In practice, we’ll likely see more hybrid agreements: for routine, AI-accelerated work, fixed or subscription pricing may become the norm, while strategic projects incorporate performance bonuses. Large enterprises (with sophisticated procurement) will push for gain-share or clear SLAs, and may demand refunds or credits if promised efficiencies don’t materialize. At the same time, many mid-market clients will stick with retainers or outcome-linked contracts that ensure continuous service.
Technologically, billing and project management platforms will become smarter. Automated tracking of AI vs. human effort will inform pricing and even dynamic adjustments. Firms may implement tiered subscription plans for AI services (e.g. standard vs. premium support), similar to how software is sold today. On the provider side, expect an increase in value-driven pricing pilots: selective projects where providers agree to “eat some risk” in exchange for a bigger share of upside.
Finally, the underlying economics of AI itself may influence pricing. If AI commoditizes a service (say, basic code review or translation), that service may shift entirely to fixed or per-word/ per-item pricing, with more skilled work commanding custom fees. Conversely, novel AI capabilities could command premium, bespoke contracts (for example, developing a custom AI model might be a fixed-price engagement).

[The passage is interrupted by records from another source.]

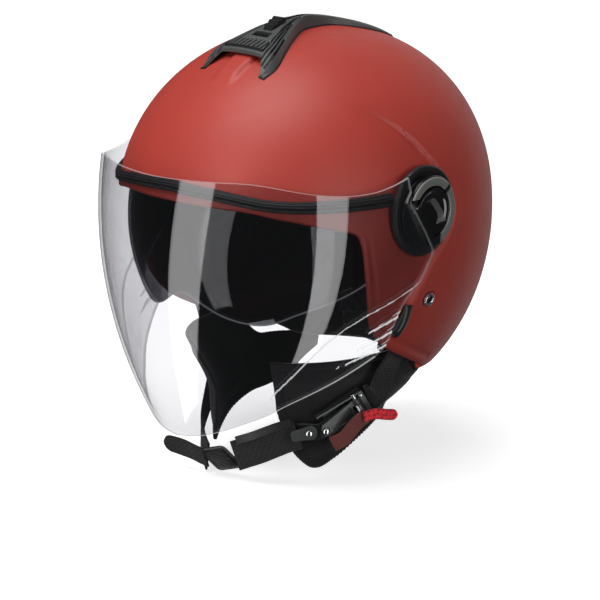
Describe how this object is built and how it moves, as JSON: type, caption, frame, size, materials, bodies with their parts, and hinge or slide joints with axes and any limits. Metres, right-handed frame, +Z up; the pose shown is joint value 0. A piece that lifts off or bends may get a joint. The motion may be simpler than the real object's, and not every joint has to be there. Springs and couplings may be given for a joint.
{
  "type": "motorcycle helmet",
  "caption": "Open-face motorcycle helmet with a long clear visor on side pivots, a drop-down sun visor, a crown vent and a ratchet chin strap.",
  "frame": {"origin": "middle of the visor's pivot axis, between the two side hubs, where a head holds the helmet", "axes": "+Z up, -Y the way the helmet faces, +X towards the wearer's left"},
  "size_m": [0.2568, 0.2986, 0.3279],
  "materials": {
    "shell_red": "matte",
    "foam_black": "matte",
    "liner_black": "matte",
    "rubber_black": "matte",
    "satin_black": "satin",
    "gloss_black": "gloss",
    "satin_grey": "satin",
    "vent_grey": "satin",
    "clear_lens": "gloss",
    "smoke_lens": "gloss",
    "webbing": "matte",
    "buckle_metal": "satin",
    "chrome": "polished",
    "ribbon_maroon": "matte",
    "loop_red": "matte"
  },
  "bodies": {
    "helmet": {"outer_shell": "shell_red", "eps_liner": "foam_black", "crown_liner": "liner_black", "cheek_pad_left": "liner_black", "cheek_pad_right": "liner_black", "neck_roll": "liner_black", "strap_pad_left": "liner_black", "strap_pad_right": "liner_black", "brow_seal": "rubber_black", "side_stop_left": "satin_black", "side_stop_right": "satin_black", "pivot_base_left": "satin_black", "pivot_base_right": "satin_black", "pivot_pin_left": "buckle_metal", "pivot_pin_right": "buckle_metal", "sun_visor_pivot_left": "buckle_metal", "sun_visor_pivot_right": "buckle_metal", "vent_cover": "vent_grey", "strap_rivet_left": "chrome", "strap_rivet_right": "chrome", "strap_left": "webbing", "strap_right": "webbing", "buckle_body": "buckle_metal", "lever_pin": "chrome", "lever_spring": "chrome"},
    "visor": {"visor": "clear_lens", "hub_cover_left": "gloss_black", "hub_cover_right": "gloss_black", "hub_arc_left": "satin_grey", "hub_arc_right": "satin_grey"},
    "sun_visor": {"sun_visor": "smoke_lens"},
    "slider": {"slider_knob": "satin_black", "slider_carrier": "satin_black"},
    "vent_shutter": {"vent_shutter": "satin_black"},
    "strap_end": {"ratchet_strip": "satin_black", "chin_webbing": "webbing", "strap_ring": "satin_black", "strap_tail": "webbing", "end_fitting": "buckle_metal", "fitting_rivet": "chrome"},
    "lever": {"buckle_lever": "buckle_metal", "lever_rivet": "chrome", "pull_ribbon": "ribbon_maroon", "pull_loop": "loop_red"}
  },
  "joints": [
    {"name": "visor_hinge", "type": "hinge", "parent": "helmet", "child": "visor", "pos_m": [0, 0, 0], "axis": [-1, 0, 0], "range_deg": [0, 70]},
    {"name": "sun_visor_hinge", "type": "hinge", "parent": "helmet", "child": "sun_visor", "pos_m": [0, 0, -0.018], "axis": [-1, 0, 0], "range_deg": [0, 40]},
    {"name": "slider_travel", "type": "hinge", "parent": "helmet", "child": "slider", "pos_m": [0, 0.0065, 0.038], "axis": [-1, 0, 0], "range_deg": [0, 18.4]},
    {"name": "vent_shutter_slide", "type": "slide", "parent": "helmet", "child": "vent_shutter", "axis": [0, -0.9641, -0.2656], "range_m": [0, 0.003]},
    {"name": "strap_ratchet", "type": "slide", "parent": "helmet", "child": "strap_end", "axis": [0.416, 0.7489, 0.5159], "range_m": [0, 0.003]},
    {"name": "lever_hinge", "type": "hinge", "parent": "helmet", "child": "lever", "pos_m": [0.07608, -0.01441, -0.14613], "axis": [-0.1796, -0.4885, 0.8539], "range_deg": [0, 26], "stiffness_Nm_per_rad": 0.02, "springref_deg": -20.05}
  ],
  "couplings": [
    {"joint": "slider_travel", "follows": "sun_visor_hinge", "ratio": 0.46}
  ]
}
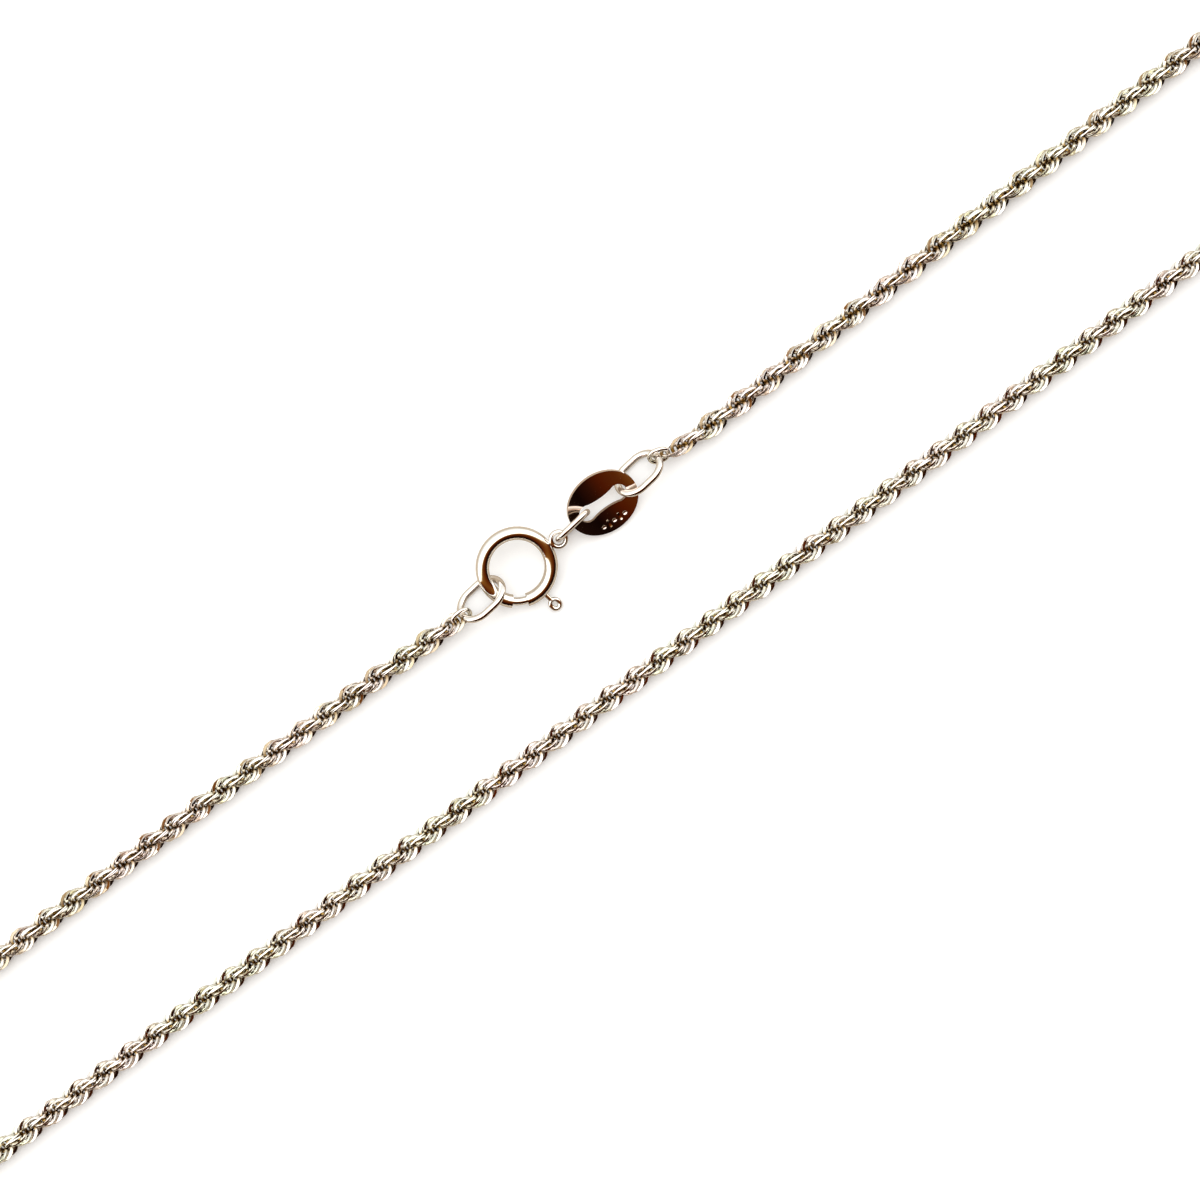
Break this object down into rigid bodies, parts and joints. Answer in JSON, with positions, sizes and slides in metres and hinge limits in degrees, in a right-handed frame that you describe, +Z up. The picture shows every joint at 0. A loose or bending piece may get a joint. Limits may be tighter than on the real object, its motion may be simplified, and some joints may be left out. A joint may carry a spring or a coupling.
{
  "type": "rope chain necklace with spring ring clasp",
  "caption": "Fine white-metal rope chain necklace, closed by a round spring ring clasp with an oval slotted tag, laid in a long loop.",
  "frame": {"origin": "centre of the loop's bounding box, on the surface that the necklace lies on", "axes": "+X along the two strands, towards the tag's end of the clasp row; +Y across the loop, towards the strand that holds the clasp; +Z up from the surface"},
  "size_m": [0.2222, 0.0156, 0.0022],
  "materials": {
    "rope_metal": "white precious metal, bright-drawn wire links with polished outer faces",
    "ring_metal": "white precious metal, polished round wire, softened by handling",
    "clasp_metal": "white precious metal, mirror polished tube",
    "tag_metal": "white precious metal, mirror polished flat with punched marks"
  },
  "bodies": {
    "necklace": {"rope_chain": "rope_metal", "end_ring_left": "ring_metal", "clasp_ring": "clasp_metal", "tag_link": "ring_metal", "tag": "tag_metal", "end_ring_right": "ring_metal"},
    "bolt": {"clasp_bolt": "clasp_metal"}
  },
  "joints": [
    {"name": "bolt_draw", "type": "hinge", "parent": "necklace", "child": "bolt", "pos_m": [-0.0031, 0.00505, 0.00112], "axis": [0, -0.225, 0.9744], "range_deg": [0, 38], "stiffness_Nm_per_rad": 0.004}
  ]
}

In summary, the next 3–5 years will likely see no one-size-fits-all model. Hourly billing won’t vanish overnight, but its logic will be questioned in every contract. Providers that adapt by blending models – and transparently sharing AI-driven efficiencies – will be best positioned. As one leading firm warns, firms must act now “before [change] is forced on you”. Pricing will increasingly be viewed as a strategic lever: one that must evolve from “charging for time” to “charging for value” in an AI-powered world.